→ **Material**
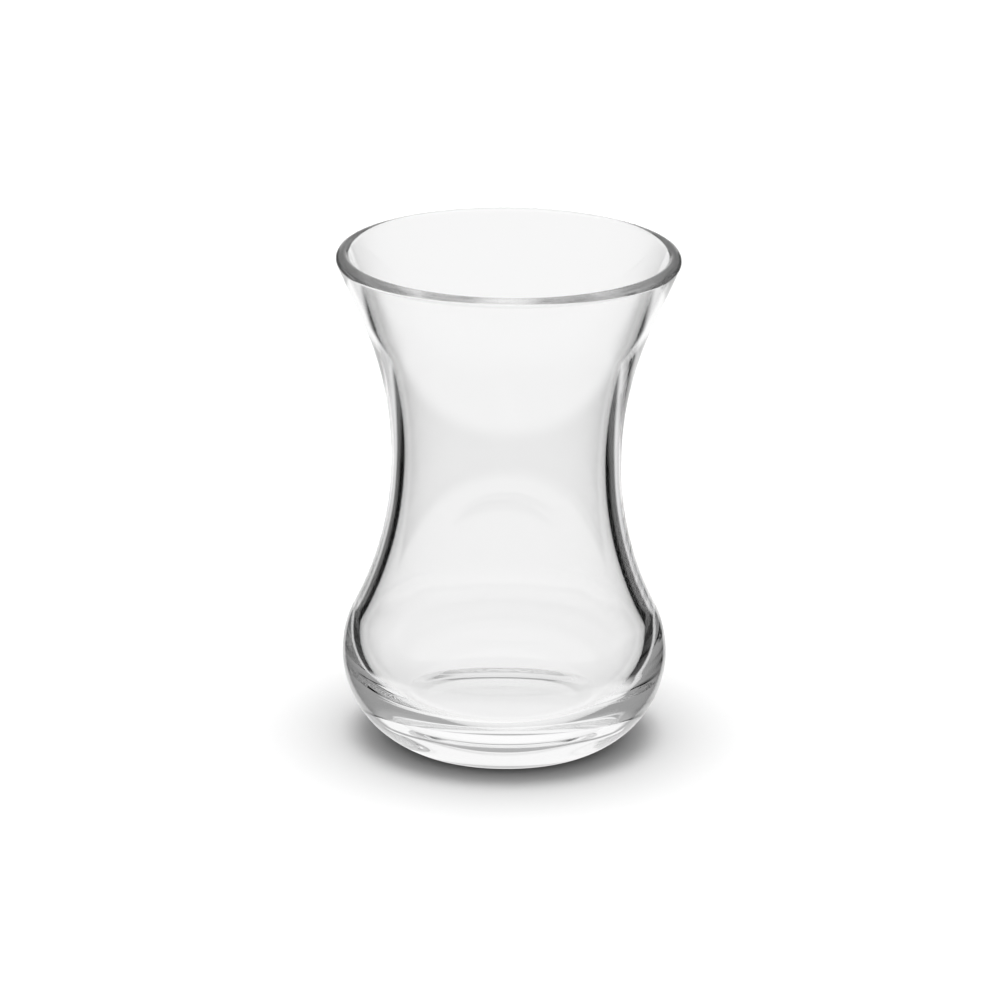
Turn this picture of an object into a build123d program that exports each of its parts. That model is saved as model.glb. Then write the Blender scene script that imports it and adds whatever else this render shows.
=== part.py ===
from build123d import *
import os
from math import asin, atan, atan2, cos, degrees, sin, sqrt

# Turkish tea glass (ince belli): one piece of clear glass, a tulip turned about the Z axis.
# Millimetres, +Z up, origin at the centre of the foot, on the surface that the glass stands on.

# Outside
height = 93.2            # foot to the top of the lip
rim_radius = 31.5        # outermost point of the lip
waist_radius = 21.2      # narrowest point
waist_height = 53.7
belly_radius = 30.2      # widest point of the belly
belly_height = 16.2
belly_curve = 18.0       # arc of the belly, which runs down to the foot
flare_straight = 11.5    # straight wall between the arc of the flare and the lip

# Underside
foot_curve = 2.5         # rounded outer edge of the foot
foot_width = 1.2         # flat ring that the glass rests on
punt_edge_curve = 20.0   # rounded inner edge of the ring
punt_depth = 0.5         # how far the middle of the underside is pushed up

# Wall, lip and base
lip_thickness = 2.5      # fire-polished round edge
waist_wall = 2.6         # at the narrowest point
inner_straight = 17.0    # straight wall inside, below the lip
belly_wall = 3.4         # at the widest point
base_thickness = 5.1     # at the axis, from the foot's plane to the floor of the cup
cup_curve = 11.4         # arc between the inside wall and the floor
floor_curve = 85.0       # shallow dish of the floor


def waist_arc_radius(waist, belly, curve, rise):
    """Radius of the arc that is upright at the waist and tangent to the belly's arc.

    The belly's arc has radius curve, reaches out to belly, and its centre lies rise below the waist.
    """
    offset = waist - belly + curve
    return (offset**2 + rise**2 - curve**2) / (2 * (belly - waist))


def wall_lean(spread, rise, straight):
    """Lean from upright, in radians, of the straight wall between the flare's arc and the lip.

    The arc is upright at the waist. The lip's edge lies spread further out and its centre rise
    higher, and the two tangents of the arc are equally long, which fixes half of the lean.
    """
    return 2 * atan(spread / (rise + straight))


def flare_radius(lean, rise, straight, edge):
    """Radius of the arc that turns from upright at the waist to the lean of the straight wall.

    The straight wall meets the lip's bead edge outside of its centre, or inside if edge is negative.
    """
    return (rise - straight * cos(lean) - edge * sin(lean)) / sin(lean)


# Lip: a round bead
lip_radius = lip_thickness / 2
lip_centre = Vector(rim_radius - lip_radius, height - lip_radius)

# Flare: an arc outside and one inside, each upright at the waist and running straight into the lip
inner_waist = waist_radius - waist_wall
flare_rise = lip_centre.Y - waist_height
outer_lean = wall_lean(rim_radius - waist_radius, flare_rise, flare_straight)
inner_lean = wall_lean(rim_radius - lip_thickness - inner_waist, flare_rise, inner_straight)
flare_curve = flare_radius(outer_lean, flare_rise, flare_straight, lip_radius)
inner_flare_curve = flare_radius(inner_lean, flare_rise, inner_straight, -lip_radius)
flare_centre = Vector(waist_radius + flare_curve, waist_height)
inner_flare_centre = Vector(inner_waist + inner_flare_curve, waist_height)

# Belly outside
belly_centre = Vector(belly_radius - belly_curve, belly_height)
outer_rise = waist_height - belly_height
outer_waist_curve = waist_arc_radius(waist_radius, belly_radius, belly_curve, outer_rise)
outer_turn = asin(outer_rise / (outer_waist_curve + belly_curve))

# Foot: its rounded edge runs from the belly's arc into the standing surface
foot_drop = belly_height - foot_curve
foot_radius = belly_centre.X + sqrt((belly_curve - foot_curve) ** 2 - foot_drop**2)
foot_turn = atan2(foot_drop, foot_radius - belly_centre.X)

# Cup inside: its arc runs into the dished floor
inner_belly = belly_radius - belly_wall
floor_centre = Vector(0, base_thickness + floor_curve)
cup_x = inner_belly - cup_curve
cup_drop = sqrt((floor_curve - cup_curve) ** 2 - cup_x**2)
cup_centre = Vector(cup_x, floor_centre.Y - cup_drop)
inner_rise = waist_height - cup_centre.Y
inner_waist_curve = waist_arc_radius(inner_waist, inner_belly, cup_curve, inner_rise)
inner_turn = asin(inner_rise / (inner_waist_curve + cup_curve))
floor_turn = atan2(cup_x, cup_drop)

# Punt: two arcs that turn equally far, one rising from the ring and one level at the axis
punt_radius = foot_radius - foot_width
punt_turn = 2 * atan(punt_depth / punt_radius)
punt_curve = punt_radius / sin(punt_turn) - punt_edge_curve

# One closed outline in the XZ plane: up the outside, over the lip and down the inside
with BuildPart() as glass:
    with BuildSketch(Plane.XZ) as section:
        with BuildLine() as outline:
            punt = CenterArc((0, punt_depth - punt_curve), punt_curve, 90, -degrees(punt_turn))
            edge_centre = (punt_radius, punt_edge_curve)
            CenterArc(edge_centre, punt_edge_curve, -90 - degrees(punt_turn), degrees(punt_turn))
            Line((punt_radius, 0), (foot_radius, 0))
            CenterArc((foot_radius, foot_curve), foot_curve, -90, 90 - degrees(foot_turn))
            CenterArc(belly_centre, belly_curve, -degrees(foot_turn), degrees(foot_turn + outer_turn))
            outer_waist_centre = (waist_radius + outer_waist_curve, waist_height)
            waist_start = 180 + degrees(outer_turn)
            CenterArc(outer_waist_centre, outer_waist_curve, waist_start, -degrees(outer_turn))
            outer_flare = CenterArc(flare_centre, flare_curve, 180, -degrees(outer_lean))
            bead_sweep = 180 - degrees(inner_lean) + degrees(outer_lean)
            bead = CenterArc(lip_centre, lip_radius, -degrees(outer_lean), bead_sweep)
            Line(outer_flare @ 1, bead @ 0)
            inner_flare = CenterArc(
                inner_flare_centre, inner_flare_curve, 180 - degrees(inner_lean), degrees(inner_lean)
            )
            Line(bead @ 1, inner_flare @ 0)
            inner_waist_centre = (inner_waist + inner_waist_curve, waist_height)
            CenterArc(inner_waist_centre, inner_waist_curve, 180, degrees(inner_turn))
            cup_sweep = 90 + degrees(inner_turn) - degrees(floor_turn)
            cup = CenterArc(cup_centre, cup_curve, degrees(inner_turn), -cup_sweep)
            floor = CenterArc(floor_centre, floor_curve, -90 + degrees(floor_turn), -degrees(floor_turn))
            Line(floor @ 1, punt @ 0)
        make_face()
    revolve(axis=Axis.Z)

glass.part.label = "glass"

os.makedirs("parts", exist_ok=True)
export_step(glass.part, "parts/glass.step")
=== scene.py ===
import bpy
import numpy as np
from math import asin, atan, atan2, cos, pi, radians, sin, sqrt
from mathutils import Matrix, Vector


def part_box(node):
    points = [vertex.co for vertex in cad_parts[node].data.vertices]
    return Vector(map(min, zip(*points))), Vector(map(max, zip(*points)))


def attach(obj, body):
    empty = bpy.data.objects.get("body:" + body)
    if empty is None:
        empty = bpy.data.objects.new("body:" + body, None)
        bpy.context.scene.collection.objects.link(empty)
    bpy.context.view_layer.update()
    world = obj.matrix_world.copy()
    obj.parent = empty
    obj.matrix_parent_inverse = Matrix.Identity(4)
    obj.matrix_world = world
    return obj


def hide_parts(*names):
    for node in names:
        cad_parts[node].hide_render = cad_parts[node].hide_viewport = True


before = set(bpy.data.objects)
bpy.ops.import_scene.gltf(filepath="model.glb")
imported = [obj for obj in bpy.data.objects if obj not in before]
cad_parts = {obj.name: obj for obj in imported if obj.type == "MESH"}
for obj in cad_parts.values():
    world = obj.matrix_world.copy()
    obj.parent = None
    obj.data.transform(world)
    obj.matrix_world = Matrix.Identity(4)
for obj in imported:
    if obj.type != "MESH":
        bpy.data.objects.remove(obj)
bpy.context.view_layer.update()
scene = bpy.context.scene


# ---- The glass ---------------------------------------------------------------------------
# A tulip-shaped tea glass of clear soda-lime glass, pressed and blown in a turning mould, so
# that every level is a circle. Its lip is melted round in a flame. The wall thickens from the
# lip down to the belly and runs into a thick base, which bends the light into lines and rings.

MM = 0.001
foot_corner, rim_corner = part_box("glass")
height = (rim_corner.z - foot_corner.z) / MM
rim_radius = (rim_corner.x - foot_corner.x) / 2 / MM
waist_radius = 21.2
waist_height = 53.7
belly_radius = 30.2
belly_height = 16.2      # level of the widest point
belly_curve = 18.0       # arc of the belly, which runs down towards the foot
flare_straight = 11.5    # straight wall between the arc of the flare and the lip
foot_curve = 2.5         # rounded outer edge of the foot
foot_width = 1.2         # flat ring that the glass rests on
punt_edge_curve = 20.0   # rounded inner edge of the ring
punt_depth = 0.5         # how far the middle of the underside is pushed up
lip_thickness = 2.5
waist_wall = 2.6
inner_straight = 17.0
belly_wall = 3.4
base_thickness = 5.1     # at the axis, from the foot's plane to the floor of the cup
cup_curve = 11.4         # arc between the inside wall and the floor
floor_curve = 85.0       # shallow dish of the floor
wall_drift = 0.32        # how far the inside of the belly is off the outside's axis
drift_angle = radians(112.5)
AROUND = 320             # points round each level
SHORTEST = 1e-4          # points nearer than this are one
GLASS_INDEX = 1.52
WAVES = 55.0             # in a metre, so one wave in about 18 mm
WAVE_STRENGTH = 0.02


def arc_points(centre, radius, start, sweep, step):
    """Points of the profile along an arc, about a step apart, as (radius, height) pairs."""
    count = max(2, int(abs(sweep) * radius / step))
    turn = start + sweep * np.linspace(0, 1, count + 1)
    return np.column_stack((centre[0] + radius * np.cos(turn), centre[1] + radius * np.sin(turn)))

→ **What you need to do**
Return nothing but the lines running from the line with "inner_waist_curve, 180, degrees(inner_turn))" through the line with "scene = bpy.context.scene", exactly as they appear.

→ **Answer for this exercise**
            CenterArc(inner_waist_centre, inner_waist_curve, 180, degrees(inner_turn))
            cup_sweep = 90 + degrees(inner_turn) - degrees(floor_turn)
            cup = CenterArc(cup_centre, cup_curve, degrees(inner_turn), -cup_sweep)
            floor = CenterArc(floor_centre, floor_curve, -90 + degrees(floor_turn), -degrees(floor_turn))
            Line(floor @ 1, punt @ 0)
        make_face()
    revolve(axis=Axis.Z)

glass.part.label = "glass"

os.makedirs("parts", exist_ok=True)
export_step(glass.part, "parts/glass.step")
=== scene.py ===
import bpy
import numpy as np
from math import asin, atan, atan2, cos, pi, radians, sin, sqrt
from mathutils import Matrix, Vector


def part_box(node):
    points = [vertex.co for vertex in cad_parts[node].data.vertices]
    return Vector(map(min, zip(*points))), Vector(map(max, zip(*points)))


def attach(obj, body):
    empty = bpy.data.objects.get("body:" + body)
    if empty is None:
        empty = bpy.data.objects.new("body:" + body, None)
        bpy.context.scene.collection.objects.link(empty)
    bpy.context.view_layer.update()
    world = obj.matrix_world.copy()
    obj.parent = empty
    obj.matrix_parent_inverse = Matrix.Identity(4)
    obj.matrix_world = world
    return obj


def hide_parts(*names):
    for node in names:
        cad_parts[node].hide_render = cad_parts[node].hide_viewport = True


before = set(bpy.data.objects)
bpy.ops.import_scene.gltf(filepath="model.glb")
imported = [obj for obj in bpy.data.objects if obj not in before]
cad_parts = {obj.name: obj for obj in imported if obj.type == "MESH"}
for obj in cad_parts.values():
    world = obj.matrix_world.copy()
    obj.parent = None
    obj.data.transform(world)
    obj.matrix_world = Matrix.Identity(4)
for obj in imported:
    if obj.type != "MESH":
        bpy.data.objects.remove(obj)
bpy.context.view_layer.update()
scene = bpy.context.scene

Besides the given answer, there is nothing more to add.